Bertha Urdang was a dear and important friend of mine for a few years before I left New York City. In 1994 I flew to Israel to visit her. I had not seen Bertha for three years, already in her late 80's, Bertha maintained the same defining spark and vitality I had come to know when first we met. Bertha's keen eye shaped the clear and sharp visual vocabulary of her gallery. There was always time to speak of art, attend concerts and have tea. After all these years, I think of her often and the tremendous art she represented. Bertha generously gave me my first two solo shows.
Artist, Joshua Neustein tells the story well:
She was a ...mixture of the 'English lady, polite, defensive and the pioneer, always ready for a spat, like a cat with a permanently arched back... When a dinner invitation wasn't as forthcoming as she felt it should be Bertha exploded and abruptly became the lonely war widow who'd sacrificed everything for her nation, her people, ideals and who nobody cared about...She thought everyone should share her awe and dedication to art and had no patience with people who didn't quite measure up. Berated those who came to her gallery with what she perceived as the wrong attitude and informed them that "she wasn't selling vegetables" and they might lower their voices and open their eyes and minds.
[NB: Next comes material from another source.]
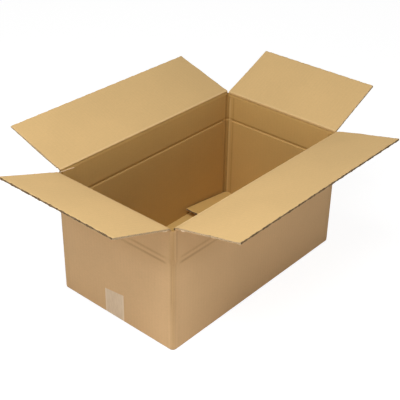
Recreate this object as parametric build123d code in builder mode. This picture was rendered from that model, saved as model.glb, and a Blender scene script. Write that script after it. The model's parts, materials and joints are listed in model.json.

Bertha Urdang was born in England at an undisclosed date at the beginning of the 20th Century. She went to school at North London Collegiate and grew up as a Fabian socialist and a Zionist, which at that time was not contradictory. She studied at the University of Manchester and the Sorbonne. She came to Israel, married, and settled in Bet Hakerem, a peripheral neighborhood of Jerusalem.
In 1948, her husband died, leaving her a widow, the mother of three daughters, Rina, Daphna, and Miri. She plunged into, the promotion of Israeli art. Bertha's art dealings, exploits and failures reached folklore proportions. "Rina" was the name of her first gallery on Shlom Zion Hamalka Street, near the Central Post Office in Jerusalem, which she managed with a partner, and took two months a year to go to America to spread the word and sell the work. In 1966 she separated from her partner over an ideological difference: "He loved money, I loved art," is how she summed it up.